As for RT, of the things we need right now RT.seq and RT.printString are the problems areas. RT.seq we will look at solving by having an extensibilty mechanism. RT.printString will require a way to work around the lack of Var at the beginning.

Both solutions to our RT problem are going to require initializations further along in the source code when the needed pieces become available. This suggests ultimately some kind of static initializer that must be triggered before using the collections. That is not a problem when the collections are being used in the context of ClojureCLR as a whole – we already have RT.init being called. (It is called in Clojure.Main when you start a REPL. If you are calling into Clojure.dll from a C# program, say, you likely will do something like IFn load= clojure.clr.api.Clojure.var("clojure.core", "load"); and the static initializer in RT gets triggered pretty quickly.) It could be a problem in a testing context when we are isolating the collections. I’ll work it out.

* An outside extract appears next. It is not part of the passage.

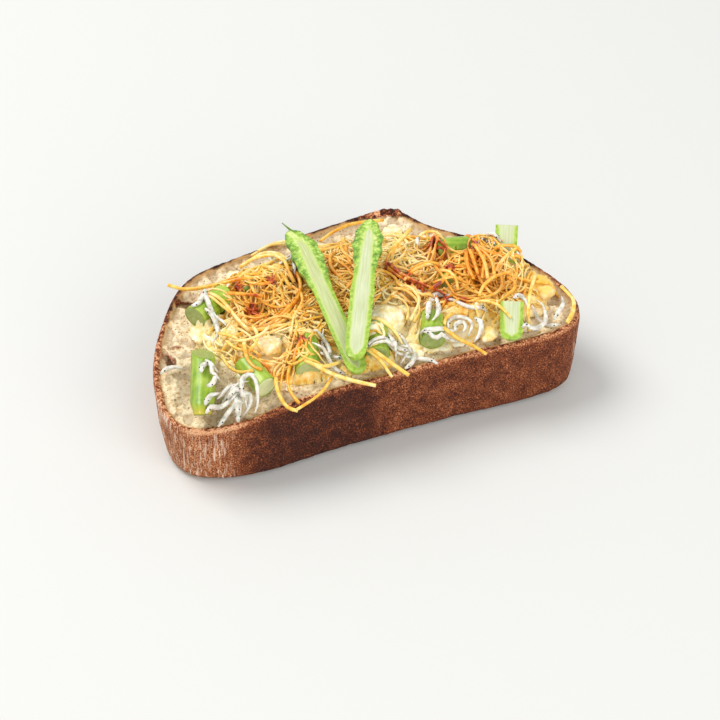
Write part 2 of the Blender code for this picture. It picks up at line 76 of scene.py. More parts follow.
def srgb(hex_colour):
    """The linear colour, with alpha, of an sRGB hex value such as c98a4b."""
    parts = [int(hex_colour[i : i + 2], 16) / 255 for i in (0, 2, 4)]
    linear = [p / 12.92 if p <= 0.04045 else ((p + 0.055) / 1.055) ** 2.4 for p in parts]
    return (*linear, 1.0)


def add_node(tree, kind, inputs=None, stops=None, **settings):
    """A shader node. Each input takes a value, or a socket to link; stops are a ramp's colours."""
    node = tree.nodes.new("ShaderNode" + kind)
    for name, value in settings.items():
        setattr(node, name, value)
    for name, value in (inputs or {}).items():
        if isinstance(value, bpy.types.NodeSocket):
            tree.links.new(value, node.inputs[name])
        else:
            node.inputs[name].default_value = value
    for i, (place, colour) in enumerate(stops or ()):
        ramp = node.color_ramp.elements
        stop = ramp[i] if i < len(ramp) else ramp.new(place)
        stop.position, stop.color = place, srgb(colour)
    return node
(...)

What is clear is the monoliths of Util and RT will not exist as single modules in this rewrite. These are not advertised interfaces and outside of the base (C#/F#/Java) source code should be referenced only in the Clojure source code of core.clj and the like. But we already do plenty of platform-specific modifications to that code. A little more won’t be a bother. But we should exercise some care in how we package this functionality into discrete modules.